Strooth! It’s John Rooth and his ramblings on the advantages of new bikes over old…

JOHN ROOTH

This is going to hurt. It’s never easy to make a big turn in life but when it’s at the soul scraping level, when your parameters pull a 180-degree swing, then it’s easier to ’fess up and get on with it.

I’ve been dragged to the New Bike Table. Up until now my life’s been spent massaging old machines into life before heading out and proving to the world there’s nothing wrong with old. Old is good, old with a bit of tweaking is really good and old beats new all day long.

Problem is that mantra, like an old fibreglass fairing, has cracked with age. It started when I took the Norton to Tasmania for an old mate’s ride. It’s a 1972 750 and thanks to tweaking – a Mikuni replacing the Animals, electronic ignition lighting the fire – and some minor maintenance (what sort of twat calls a gearbox swap ‘minor’?), she did the laps with ease.

Ease? An oil hose blew off in Devonport and I spent a week sliding around corners with underpants tucked up so hard I could taste them. But it started every day, ran hard and surprised everybody. On board it was typically old Norton Commando with a great soundtrack and a lot of fuzzy vision. The brakes worked like they always have, gliding to a halt eventually. Kind of organic ABS given the oil on the tyre.

Back home and all sorted again I rode the Norton to Moorooka to pick up a Triumph Scrambler. I just wanted to have a go on the Trumpy because, well, my generation went all silly over any roadbike with high pipes. It conjures up magic thoughts of Steve McQueen jumping sand dunes and Nortons winning desert races.
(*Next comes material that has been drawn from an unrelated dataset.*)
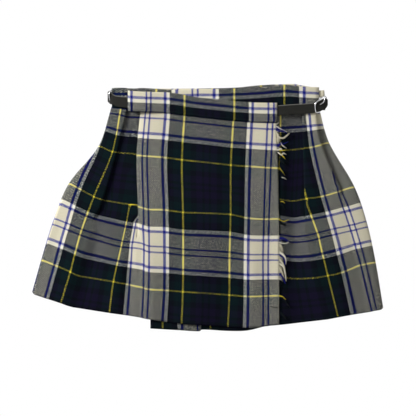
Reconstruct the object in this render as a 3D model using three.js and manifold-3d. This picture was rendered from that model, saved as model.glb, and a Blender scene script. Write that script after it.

Hopping off a cobbled 50-year-old bike on to the latest and greatest was a dumb move. Power? The Norton on full song is like herding budgies compared to 1200cc of fuel-injected thrust. Yeah, so they share two cylinders and spoked wheels and famous names, but under brakes? Stomping on the Triumph’s brakes meant stopping, with or without the back wheel in the air. Hit the Norton that hard and it responds with the precision of finding a marble in a jar of hot butter.

Ah yes, the lone brain cell that survived the 70s whispers, but the Norton really handles doesn’t it? Sure, if you’re into pushing a load of logs in a wheelbarrow because that’s what it feels like compared to the Triumph’s rigid frame and suspension that’s longer and damper than New Zealand.

Bloody hell, talk about living in an Amish paradise. Fifty years and so much difference before we mention being able to see things at night and reliability up there with the moon and the tides. But maybe 50 years excuses that?

No, and this is where the whole ‘old bikes are great’ story ends on the trailer. A couple of years back I bought a 2006 BMW GS on the cheap because our two-up touring 1996 R 100 LT caught fire prior to another lap of Tassie. There’s a decade between these two bikes, 10 years, not 50. But the difference on the road?

Even with twin-plugged heads, Mikuni carbs, Öhlins rear suspension and worked brakes, the old LT is like chopping logs with an axe compared to the chainsaw efficiency of a 1200 GS. There were moments when I thought ‘if this baby stops I’m stuffed’, technically speaking, but it didn’t stop.

By the end of the first week I’m calling it ‘The Appliance’ and Karen’s calling it the best thing she’s ever pillioned on.

So like an oil stain spreading in the shed, reality has slipped home. All those riders who updated when technology dictated, they had it right. Not me, not the troglodyte who’s still hitting nails with a hammer when everybody else has a nail gun. Why take pride in a rickety chook shed when the rest of the world lives in a palace?

There are bikes here I’ve had since school. They’ll stay, but the big miles will be on newer bikes now because they’re so good compared to the rocking horses of old.

It’s not a sin to be nostalgic for the past but it is to deny the present – and miss out. New motorcycles are great.